* **Instruction**:
Copy exactly the lines of the material below that run from the one containing "checks and export" through the one containing "in imported if". Copy no other lines.

* **Extracted records**:

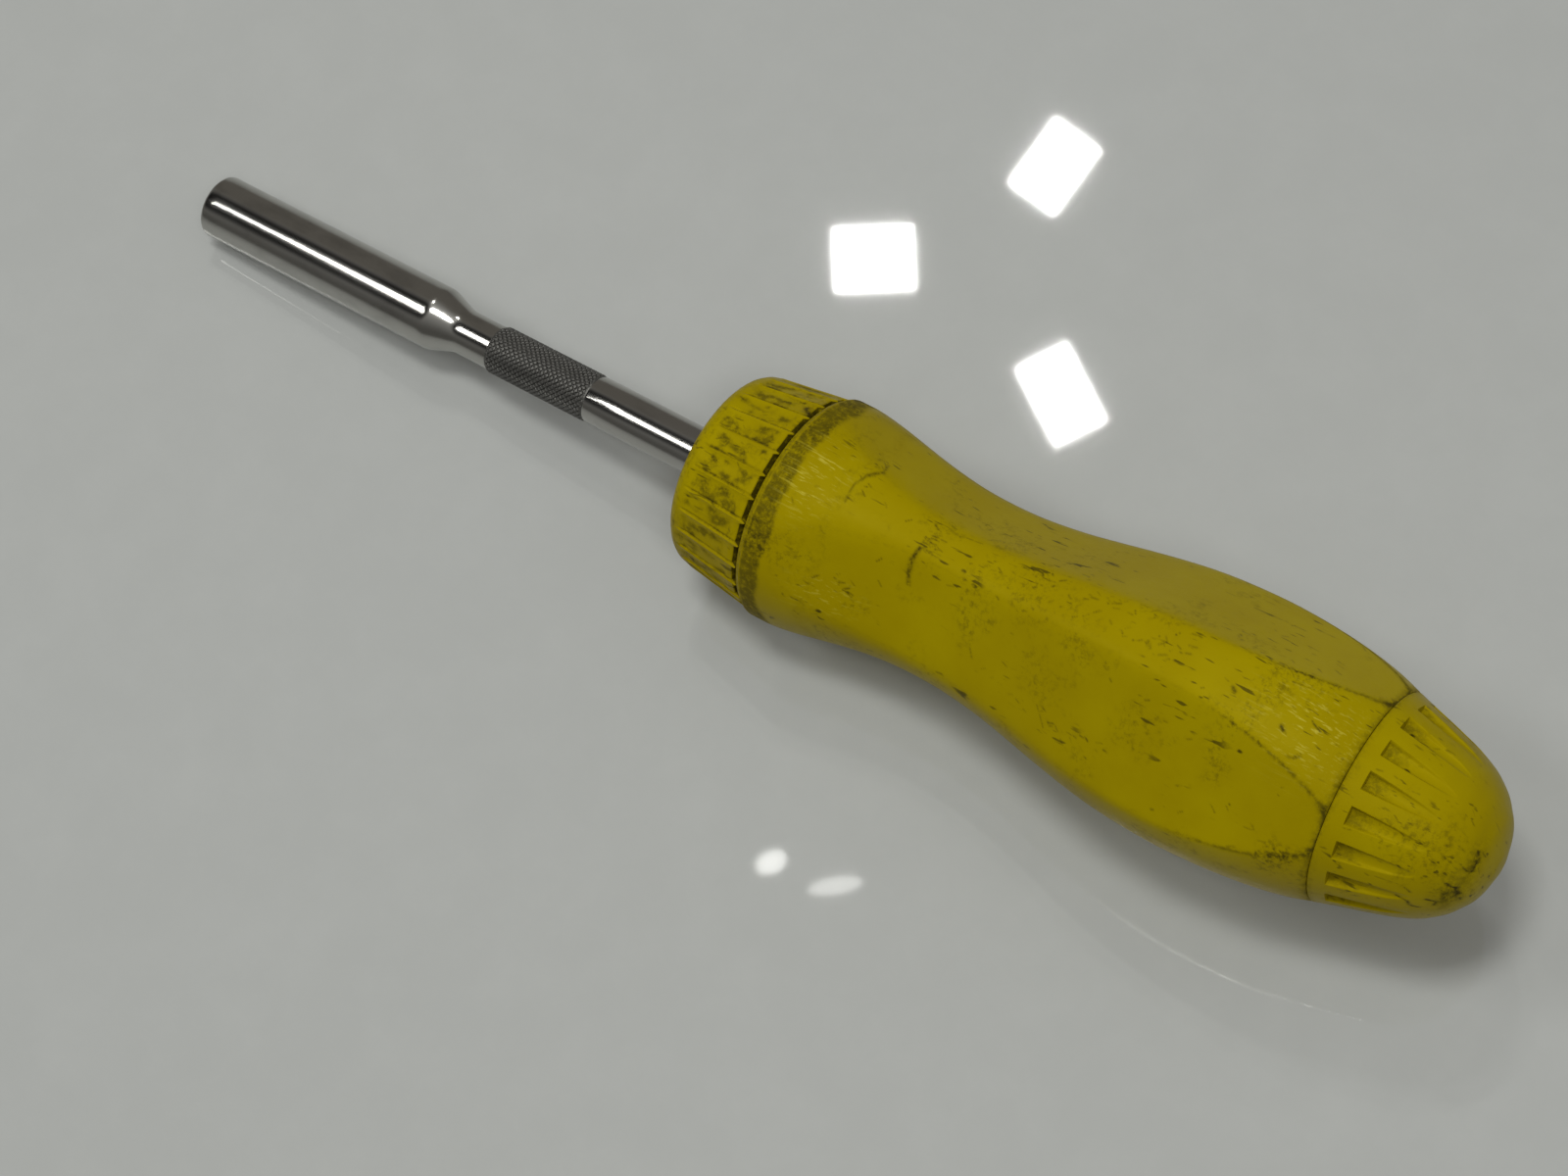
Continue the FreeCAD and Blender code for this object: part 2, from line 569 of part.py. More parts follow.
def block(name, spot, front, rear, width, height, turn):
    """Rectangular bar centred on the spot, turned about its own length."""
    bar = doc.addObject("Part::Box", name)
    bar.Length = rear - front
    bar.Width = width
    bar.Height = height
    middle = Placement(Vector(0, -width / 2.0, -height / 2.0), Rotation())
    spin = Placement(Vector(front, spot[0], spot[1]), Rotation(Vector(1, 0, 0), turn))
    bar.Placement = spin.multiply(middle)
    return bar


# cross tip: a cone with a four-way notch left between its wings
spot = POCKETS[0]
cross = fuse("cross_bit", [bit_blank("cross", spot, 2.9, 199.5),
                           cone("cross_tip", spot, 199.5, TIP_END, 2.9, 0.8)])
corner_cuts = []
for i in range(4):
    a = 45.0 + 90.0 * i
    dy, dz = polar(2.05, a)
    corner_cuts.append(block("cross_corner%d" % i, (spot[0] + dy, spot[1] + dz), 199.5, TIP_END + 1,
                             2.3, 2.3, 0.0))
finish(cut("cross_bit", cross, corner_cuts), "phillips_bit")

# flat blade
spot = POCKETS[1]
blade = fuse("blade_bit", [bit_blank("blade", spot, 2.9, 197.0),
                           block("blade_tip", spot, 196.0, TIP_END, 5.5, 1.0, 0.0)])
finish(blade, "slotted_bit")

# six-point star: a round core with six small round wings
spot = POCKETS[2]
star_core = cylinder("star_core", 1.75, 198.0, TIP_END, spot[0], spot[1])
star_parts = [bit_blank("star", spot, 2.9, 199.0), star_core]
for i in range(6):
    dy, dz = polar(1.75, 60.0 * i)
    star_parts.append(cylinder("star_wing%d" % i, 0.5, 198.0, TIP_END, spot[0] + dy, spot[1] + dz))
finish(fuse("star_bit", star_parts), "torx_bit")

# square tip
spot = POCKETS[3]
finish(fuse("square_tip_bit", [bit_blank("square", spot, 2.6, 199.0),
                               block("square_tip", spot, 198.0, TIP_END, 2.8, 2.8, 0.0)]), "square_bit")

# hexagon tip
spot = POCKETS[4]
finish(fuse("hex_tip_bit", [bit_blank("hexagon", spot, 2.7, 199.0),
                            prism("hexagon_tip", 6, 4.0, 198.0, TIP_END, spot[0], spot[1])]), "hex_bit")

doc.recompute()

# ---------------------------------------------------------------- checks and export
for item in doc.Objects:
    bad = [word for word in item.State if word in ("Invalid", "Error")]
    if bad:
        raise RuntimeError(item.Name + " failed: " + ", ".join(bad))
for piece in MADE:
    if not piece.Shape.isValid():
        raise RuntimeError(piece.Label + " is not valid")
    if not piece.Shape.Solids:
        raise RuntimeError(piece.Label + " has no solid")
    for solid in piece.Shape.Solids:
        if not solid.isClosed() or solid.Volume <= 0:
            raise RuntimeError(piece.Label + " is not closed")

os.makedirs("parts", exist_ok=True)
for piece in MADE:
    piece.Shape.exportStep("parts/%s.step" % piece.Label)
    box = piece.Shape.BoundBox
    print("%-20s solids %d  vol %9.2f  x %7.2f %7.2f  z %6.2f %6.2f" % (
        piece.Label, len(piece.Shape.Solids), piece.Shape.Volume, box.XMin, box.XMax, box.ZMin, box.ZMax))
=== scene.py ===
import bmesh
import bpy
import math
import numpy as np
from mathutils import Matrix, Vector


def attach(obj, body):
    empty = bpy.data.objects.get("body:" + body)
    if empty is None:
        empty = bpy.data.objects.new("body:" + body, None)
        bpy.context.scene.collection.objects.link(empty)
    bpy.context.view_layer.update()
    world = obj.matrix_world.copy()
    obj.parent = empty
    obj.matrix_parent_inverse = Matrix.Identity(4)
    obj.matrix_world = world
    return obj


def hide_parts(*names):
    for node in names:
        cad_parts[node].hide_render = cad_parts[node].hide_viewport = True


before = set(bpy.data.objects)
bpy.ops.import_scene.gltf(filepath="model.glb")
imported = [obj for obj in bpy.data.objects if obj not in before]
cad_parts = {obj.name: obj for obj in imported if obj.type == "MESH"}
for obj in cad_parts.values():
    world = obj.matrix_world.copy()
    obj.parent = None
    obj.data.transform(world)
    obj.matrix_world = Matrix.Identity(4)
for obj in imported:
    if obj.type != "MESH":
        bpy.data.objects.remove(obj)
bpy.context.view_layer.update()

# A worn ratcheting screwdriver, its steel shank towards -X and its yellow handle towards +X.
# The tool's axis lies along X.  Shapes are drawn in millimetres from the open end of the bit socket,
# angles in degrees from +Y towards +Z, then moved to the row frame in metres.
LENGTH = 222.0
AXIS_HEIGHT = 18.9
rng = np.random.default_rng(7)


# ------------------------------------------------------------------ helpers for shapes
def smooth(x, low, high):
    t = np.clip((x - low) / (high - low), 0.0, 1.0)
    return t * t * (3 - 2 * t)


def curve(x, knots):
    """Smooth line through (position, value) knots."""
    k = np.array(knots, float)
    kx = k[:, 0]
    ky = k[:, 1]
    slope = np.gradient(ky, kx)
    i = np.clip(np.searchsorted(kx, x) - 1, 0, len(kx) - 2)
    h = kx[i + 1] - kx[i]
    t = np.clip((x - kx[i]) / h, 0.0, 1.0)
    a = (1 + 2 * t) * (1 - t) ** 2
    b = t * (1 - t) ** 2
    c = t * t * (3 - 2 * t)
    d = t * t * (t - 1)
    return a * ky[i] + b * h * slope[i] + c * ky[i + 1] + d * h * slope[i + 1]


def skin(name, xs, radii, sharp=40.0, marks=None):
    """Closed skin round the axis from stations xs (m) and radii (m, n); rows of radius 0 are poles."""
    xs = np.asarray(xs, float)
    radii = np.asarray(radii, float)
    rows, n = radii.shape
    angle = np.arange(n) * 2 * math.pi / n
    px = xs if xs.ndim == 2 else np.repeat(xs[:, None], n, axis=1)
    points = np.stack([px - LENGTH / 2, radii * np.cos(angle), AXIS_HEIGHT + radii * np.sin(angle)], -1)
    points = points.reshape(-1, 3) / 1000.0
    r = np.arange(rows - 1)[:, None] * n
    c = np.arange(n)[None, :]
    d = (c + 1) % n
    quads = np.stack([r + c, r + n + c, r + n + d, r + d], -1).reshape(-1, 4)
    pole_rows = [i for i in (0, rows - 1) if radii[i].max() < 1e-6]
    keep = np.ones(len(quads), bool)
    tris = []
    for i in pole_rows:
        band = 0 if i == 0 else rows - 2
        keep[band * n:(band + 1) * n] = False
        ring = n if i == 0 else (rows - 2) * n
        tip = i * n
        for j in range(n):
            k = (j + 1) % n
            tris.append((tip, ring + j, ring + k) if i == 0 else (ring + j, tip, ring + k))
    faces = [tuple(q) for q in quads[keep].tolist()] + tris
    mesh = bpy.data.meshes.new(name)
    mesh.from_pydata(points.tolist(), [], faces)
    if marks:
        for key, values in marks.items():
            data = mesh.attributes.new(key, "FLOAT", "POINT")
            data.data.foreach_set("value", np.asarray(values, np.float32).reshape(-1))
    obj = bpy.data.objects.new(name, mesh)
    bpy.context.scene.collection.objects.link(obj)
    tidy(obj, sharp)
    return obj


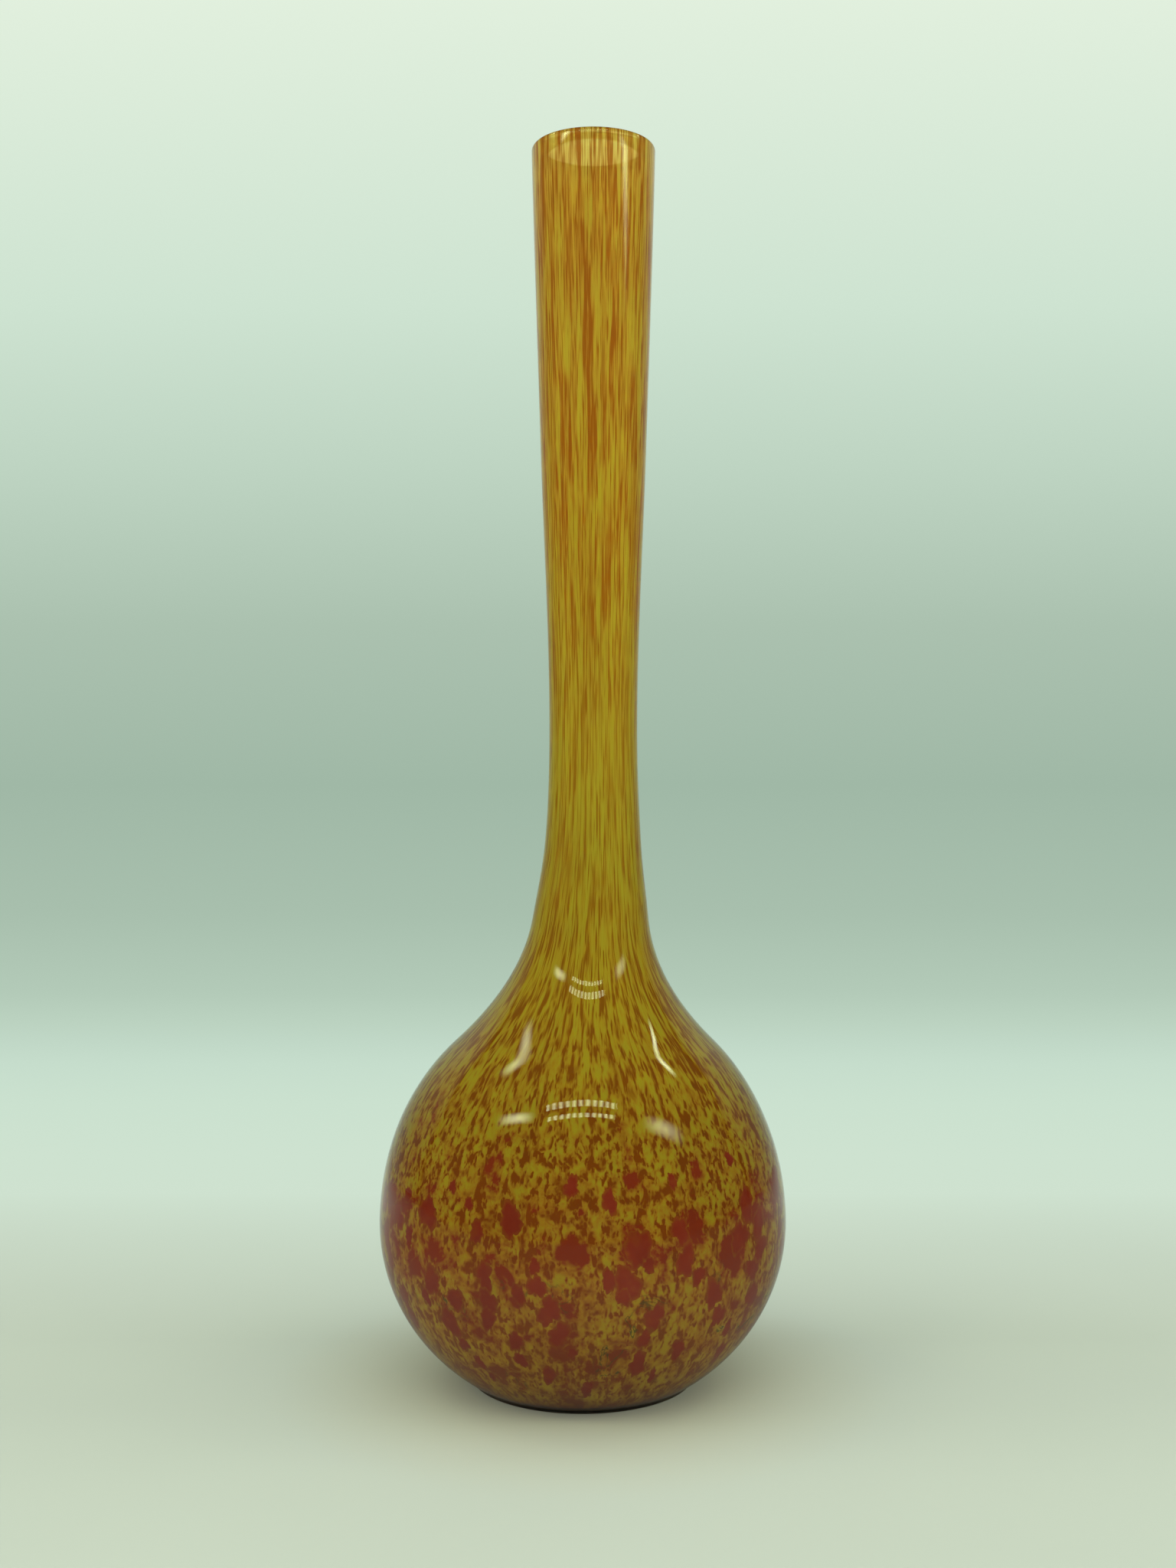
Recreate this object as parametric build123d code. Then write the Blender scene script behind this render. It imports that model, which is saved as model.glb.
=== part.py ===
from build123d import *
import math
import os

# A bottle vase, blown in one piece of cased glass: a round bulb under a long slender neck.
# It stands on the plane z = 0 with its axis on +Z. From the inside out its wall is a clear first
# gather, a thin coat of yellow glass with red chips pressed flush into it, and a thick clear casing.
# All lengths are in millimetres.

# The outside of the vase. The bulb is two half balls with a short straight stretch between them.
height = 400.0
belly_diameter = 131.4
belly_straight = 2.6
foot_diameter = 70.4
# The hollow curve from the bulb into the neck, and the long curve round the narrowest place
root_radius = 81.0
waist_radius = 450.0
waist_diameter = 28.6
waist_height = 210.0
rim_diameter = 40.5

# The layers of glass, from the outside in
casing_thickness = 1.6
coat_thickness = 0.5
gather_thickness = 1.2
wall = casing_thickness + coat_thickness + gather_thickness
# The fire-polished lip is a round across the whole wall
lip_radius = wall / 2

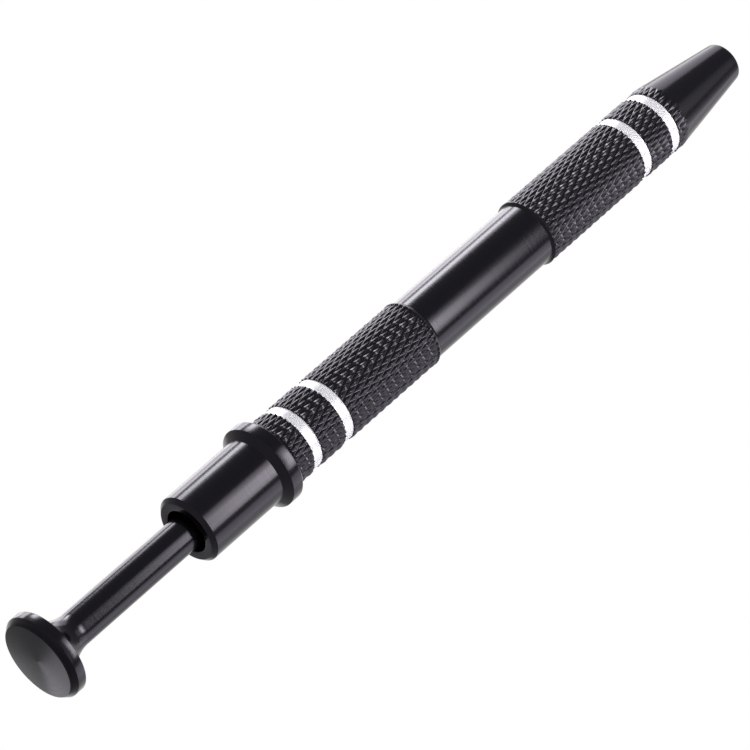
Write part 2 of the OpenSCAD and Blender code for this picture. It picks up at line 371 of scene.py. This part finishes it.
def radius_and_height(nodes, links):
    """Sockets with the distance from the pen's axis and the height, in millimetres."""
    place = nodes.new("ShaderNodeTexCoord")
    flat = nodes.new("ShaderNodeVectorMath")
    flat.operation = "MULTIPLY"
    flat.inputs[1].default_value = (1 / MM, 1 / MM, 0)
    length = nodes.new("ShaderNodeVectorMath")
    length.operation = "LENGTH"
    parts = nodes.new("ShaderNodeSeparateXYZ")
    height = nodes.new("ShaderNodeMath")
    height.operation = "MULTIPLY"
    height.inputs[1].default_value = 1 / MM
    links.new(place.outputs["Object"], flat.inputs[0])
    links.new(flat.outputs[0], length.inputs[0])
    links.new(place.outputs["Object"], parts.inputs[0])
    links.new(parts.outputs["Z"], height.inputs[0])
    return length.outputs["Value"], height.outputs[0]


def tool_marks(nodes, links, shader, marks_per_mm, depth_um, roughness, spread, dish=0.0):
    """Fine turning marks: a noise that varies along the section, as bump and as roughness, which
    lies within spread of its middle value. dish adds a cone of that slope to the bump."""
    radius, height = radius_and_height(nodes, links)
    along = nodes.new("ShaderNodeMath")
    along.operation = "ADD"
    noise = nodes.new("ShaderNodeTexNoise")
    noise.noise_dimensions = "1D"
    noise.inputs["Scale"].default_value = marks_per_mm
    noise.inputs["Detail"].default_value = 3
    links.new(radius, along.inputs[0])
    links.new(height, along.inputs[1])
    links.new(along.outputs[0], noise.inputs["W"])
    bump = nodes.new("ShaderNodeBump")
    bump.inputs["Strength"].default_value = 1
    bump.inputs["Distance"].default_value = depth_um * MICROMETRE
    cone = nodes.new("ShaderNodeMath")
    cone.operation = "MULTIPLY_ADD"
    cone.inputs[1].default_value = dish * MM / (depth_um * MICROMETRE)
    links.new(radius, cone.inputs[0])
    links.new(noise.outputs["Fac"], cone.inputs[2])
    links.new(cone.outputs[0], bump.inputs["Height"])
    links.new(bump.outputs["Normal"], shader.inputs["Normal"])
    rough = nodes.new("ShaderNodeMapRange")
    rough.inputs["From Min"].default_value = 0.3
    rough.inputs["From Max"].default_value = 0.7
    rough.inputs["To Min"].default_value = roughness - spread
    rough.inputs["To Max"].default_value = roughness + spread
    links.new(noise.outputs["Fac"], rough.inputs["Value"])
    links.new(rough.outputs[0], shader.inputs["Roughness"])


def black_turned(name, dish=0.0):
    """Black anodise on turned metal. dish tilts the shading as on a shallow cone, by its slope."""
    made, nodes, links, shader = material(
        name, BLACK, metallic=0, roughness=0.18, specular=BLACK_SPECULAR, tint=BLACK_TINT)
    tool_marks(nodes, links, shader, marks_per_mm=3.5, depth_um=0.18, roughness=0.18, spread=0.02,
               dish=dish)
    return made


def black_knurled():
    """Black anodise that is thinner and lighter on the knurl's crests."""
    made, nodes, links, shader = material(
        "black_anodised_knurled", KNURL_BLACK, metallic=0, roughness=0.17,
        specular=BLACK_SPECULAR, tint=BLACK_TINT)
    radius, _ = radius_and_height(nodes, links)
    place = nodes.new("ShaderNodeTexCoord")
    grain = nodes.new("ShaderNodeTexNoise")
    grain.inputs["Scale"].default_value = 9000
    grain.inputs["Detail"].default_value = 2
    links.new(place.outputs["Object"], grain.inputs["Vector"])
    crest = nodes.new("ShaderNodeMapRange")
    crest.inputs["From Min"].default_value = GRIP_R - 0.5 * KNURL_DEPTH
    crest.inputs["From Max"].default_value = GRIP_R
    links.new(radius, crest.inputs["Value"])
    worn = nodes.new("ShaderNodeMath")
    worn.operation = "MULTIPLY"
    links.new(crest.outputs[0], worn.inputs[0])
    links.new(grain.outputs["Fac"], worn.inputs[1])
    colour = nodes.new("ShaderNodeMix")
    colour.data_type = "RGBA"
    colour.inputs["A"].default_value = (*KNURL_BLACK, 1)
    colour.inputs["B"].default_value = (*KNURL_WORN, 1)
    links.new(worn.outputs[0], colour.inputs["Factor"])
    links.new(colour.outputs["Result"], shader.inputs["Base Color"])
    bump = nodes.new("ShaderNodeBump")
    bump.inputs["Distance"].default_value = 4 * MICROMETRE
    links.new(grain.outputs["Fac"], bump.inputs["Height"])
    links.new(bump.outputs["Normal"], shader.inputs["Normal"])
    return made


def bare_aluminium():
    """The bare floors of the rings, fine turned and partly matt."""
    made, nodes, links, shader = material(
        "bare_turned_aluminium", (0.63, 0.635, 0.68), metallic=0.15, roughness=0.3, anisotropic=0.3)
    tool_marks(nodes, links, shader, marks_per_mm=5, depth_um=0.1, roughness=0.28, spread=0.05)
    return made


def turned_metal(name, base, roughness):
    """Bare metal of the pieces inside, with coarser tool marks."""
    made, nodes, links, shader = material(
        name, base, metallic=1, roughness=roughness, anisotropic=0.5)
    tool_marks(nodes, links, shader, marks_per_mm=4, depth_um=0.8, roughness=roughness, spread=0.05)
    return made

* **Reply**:
# ---------------------------------------------------------------- checks and export
for item in doc.Objects:
    bad = [word for word in item.State if word in ("Invalid", "Error")]
    if bad:
        raise RuntimeError(item.Name + " failed: " + ", ".join(bad))
for piece in MADE:
    if not piece.Shape.isValid():
        raise RuntimeError(piece.Label + " is not valid")
    if not piece.Shape.Solids:
        raise RuntimeError(piece.Label + " has no solid")
    for solid in piece.Shape.Solids:
        if not solid.isClosed() or solid.Volume <= 0:
            raise RuntimeError(piece.Label + " is not closed")

os.makedirs("parts", exist_ok=True)
for piece in MADE:
    piece.Shape.exportStep("parts/%s.step" % piece.Label)
    box = piece.Shape.BoundBox
    print("%-20s solids %d  vol %9.2f  x %7.2f %7.2f  z %6.2f %6.2f" % (
        piece.Label, len(piece.Shape.Solids), piece.Shape.Volume, box.XMin, box.XMax, box.ZMin, box.ZMax))
=== scene.py ===
import bmesh
import bpy
import math
import numpy as np
from mathutils import Matrix, Vector


def attach(obj, body):
    empty = bpy.data.objects.get("body:" + body)
    if empty is None:
        empty = bpy.data.objects.new("body:" + body, None)
        bpy.context.scene.collection.objects.link(empty)
    bpy.context.view_layer.update()
    world = obj.matrix_world.copy()
    obj.parent = empty
    obj.matrix_parent_inverse = Matrix.Identity(4)
    obj.matrix_world = world
    return obj


def hide_parts(*names):
    for node in names:
        cad_parts[node].hide_render = cad_parts[node].hide_viewport = True


before = set(bpy.data.objects)
bpy.ops.import_scene.gltf(filepath="model.glb")
imported = [obj for obj in bpy.data.objects if obj not in before]
cad_parts = {obj.name: obj for obj in imported if obj.type == "MESH"}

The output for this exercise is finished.